Joe Goldberg returns to New York City, where his journey began, seeking a "happily ever after" with his new wife, Kate, a billionaire CEO. However, their perfect life is threatened by Joe's past and his own dark desires. Joe grapples with being a member of the elite, struggling to reconcile his past actions with his desire for a good life

Season Review

The final season brings Joe Goldberg back to New York City as a wealthy, publicly rehabilitated figure beside his CEO wife, Kate. The narrative focuses on the dismantling of Joe's 'toxic masculinity' and privilege, culminating in his downfall. Joe struggles to reconcile his past as his obsession shifts to a new woman, Bronte, who is part of a collective of past victims' associates. The story emphasizes how Joe, a privileged white male predator, was consistently enabled by wealth, elite society, and a culture that glamorizes true crime. His eventual capture is engineered by a coalition of women and diverse characters, resulting in a conclusion explicitly framed around the victims finally getting justice. This final arc prioritizes a message about male toxicity and female empowerment, leading to plot points that some viewers felt were forced and inconsistent with Joe's established cunning.

Categorical Breakdown

Identity Politics8/10

The central theme is the critique of 'toxic masculinity' and the 'system and culture' that protect a privileged white male serial killer. The plot uses Joe as a stand-in for elite, white male corruption and incompetence. His loyal half-brother, Teddy, is a Black gay man, creating a stark contrast in the moral landscape of the elite family. The heroes who engineer his downfall form a diverse, collaborative coalition.

Oikophobia6/10

The season focuses on the moral corruption of the American, ultra-wealthy elite, represented by Kate's family. Kate's efforts to atone for her family's dark past and use her vast resources for 'radical good' suggest a self-critique of the wealthy institutions rather than a total demonization of Western heritage or civilization itself.
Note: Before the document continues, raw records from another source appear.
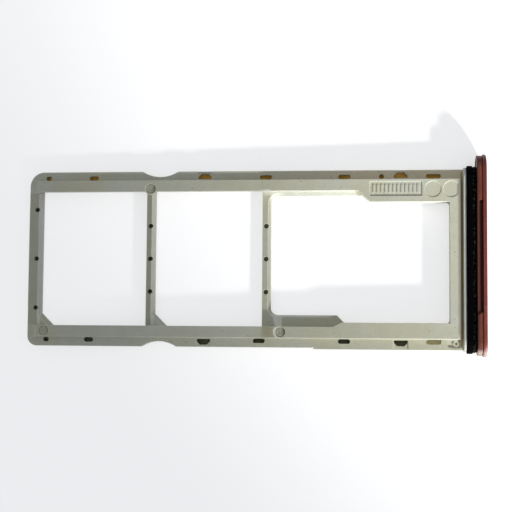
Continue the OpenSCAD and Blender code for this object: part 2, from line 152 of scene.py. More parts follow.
# %% [markdown]
# Choosing the edges that are moulded or worn round
#
# Only the edges that stand out catch the light. The inner corners stay crisp, as where two halves of
# a mould meet. Edges that touch make a chain: a long chain is an outline of the piece, and a short
# one is the rim of a window or a mould mark, which is much finer. Each edge's bevel weight says so.

# %% Mark the edges that stand out
HARD_DEGREES = 25
RIM_MM = 4.0
RIM_SHARE = 0.3


def chain_of(edge, outer):
    """All the outward edges that hang together with one edge."""
    chain = {edge}
    waiting = [edge]
    while waiting:
        for corner in waiting.pop().verts:
            for other in corner.link_edges:
                if other in outer and other not in chain:
                    chain.add(other)
                    waiting.append(other)
    return chain


def mark_outer_edges(piece):
    """Sets the bevel weight of the edges that stand out, in edit mode, and returns their number."""
    shape = bmesh.from_edit_mesh(piece.data)
    weight = shape.edges.layers.float.new("bevel_weight_edge")
    limit = math.radians(HARD_DEGREES)
    outer = {edge for edge in shape.edges if edge.calc_face_angle_signed(0.0) > limit}
    done = set()
    for edge in shape.edges:
        if edge not in outer or edge in done:
            continue
        chain = chain_of(edge, outer)
        length = sum(link.calc_length() for link in chain)
        share = 1.0 if length > RIM_MM * MM else RIM_SHARE
        for link in chain:
            link[weight] = share
        done |= chain
    bmesh.update_edit_mesh(piece.data)
    return len(outer)


# %% [markdown]
# Flats that shade flat
#
# A rounded edge looks right when the light turns only over the rounding and each flat keeps one even
# tone. So every corner of a flat gets the direction of its own flat, or of the curved wall that it is
# a strip of, and a rounding's corners take the direction of the flat that they touch.

# %% Point the shading along the flats
FLAT_SLOT = 0
ROUNDING_SLOT = 1
WALL_DEGREES = 25
ROUNDING_DEGREES = 50


def corner_direction(face, corner):
    """The direction that the light should see at one corner of a face."""
    rounding = face.material_index == ROUNDING_SLOT
    limit = math.cos(math.radians(ROUNDING_DEGREES if rounding else WALL_DEGREES))
    alike = [other for other in corner.link_faces if other.normal.dot(face.normal) > limit]
    flats = [other for other in alike if other.material_index == FLAT_SLOT]
    total = mathutils.Vector()
    for other in flats or alike:
        total += other.normal * other.calc_area()
    return total.normalized() if total.length > 0 else face.normal.copy()


def shade_along_flats(piece):
    """Sets the shading of a piece whose roundings are in their own slot, and notes where they are."""
    pick(piece)
    bpy.ops.object.shade_smooth()
    shape = bmesh.new()
    shape.from_mesh(piece.data)
    directions = [corner_direction(face, corner) for face in shape.faces for corner in face.verts]
    roundings = [float(face.material_index == ROUNDING_SLOT) for face in shape.faces]
    shape.free()
    piece.data.normals_split_custom_set(directions)
    edge_wear_and_highlight = piece.data.attributes.new("edge_wear_and_highlight", "FLOAT", "FACE")
    edge_wear_and_highlight.data.foreach_set("value", roundings)


# %% [markdown]
# Rounding a moulded piece
#
# No moulded or pressed edge is truly sharp: it has a radius of a few hundredths of a millimetre,
# which catches a thin line of light. The CAD solid leaves these out. The mesh is merged at its
# doubles, cut, and joined into whole flats, and then a bevel rounds each edge that stands out.

# %% Join the triangles and round the edges
DOUBLE = 0.001 * MM
FLAT_DEGREES = 0.6


def join_flats(piece, across, along):
    """Makes whole flats of the triangles, marks the outer edges, and returns their number."""
    pick(piece)
    bpy.ops.object.mode_set(mode="EDIT")
    bpy.ops.mesh.select_all(action="SELECT")
    bpy.ops.mesh.remove_doubles(threshold=DOUBLE)
    bpy.ops.mesh.normals_make_consistent(inside=False)
    cut_seams(ACROSS, across)
    cut_seams(ALONG, along)
    bpy.ops.mesh.select_all(action="SELECT")
    bpy.ops.mesh.dissolve_limited(angle_limit=math.radians(FLAT_DEGREES), delimit={"SEAM"})
    marked = mark_outer_edges(piece)
    bpy.ops.object.mode_set(mode="OBJECT")
    return marked


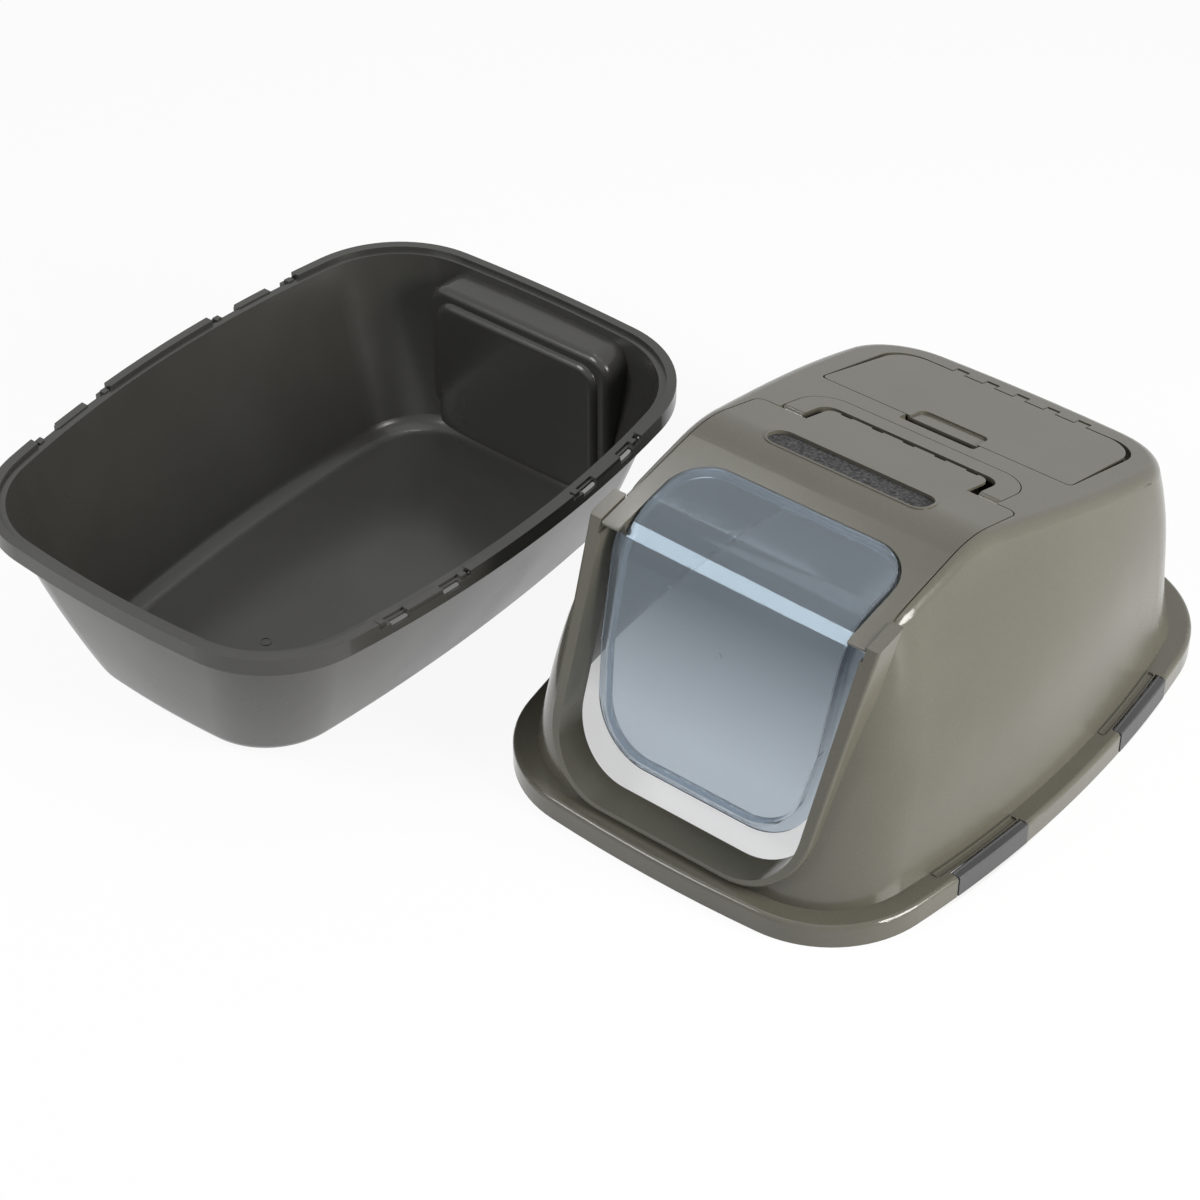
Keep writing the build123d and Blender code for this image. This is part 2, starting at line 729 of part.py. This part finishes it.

The critique is aimed at modern capitalist and media culture.

Feminism9/10

The final arc explicitly acts as a female-led revenge fantasy, culminating in Joe's capture by a woman who confronts him with the show's thesis: 'The fantasy of a man like you is how [women] cope with the reality of a man like you.' Female characters (Kate, Bronte, Marienne, and the true-crime enthusiasts) outwit and overpower the male villain. Kate, the 'Girl Boss,' wields her immense corporate power effectively, and the narrative centers on men being 'pathetic misogynists' and abusers.

LGBTQ+5/10

The inclusion of non-traditional family structures is evident. Joe's son, Henry, spent three years with a stable gay couple (Dante and his husband) before being returned to Joe and Kate. Kate's half-brother, Teddy, is a Black gay man who is portrayed as intelligent and loyal. Alternative sexualities and family structures are normalized but do not form the main ideological focus of the plot.

Anti-Theism7/10

The series operates in a world without transcendent morality, where Joe’s twisted, subjective quest for 'love' serves as his personal moral law. The show’s moral justice is dispensed by a secular legal system and, significantly, by pop culture/social media shaming. There is no presence of religion as a source of strength or a target of vilification; the framework relies entirely on secular moral relativism and social critique.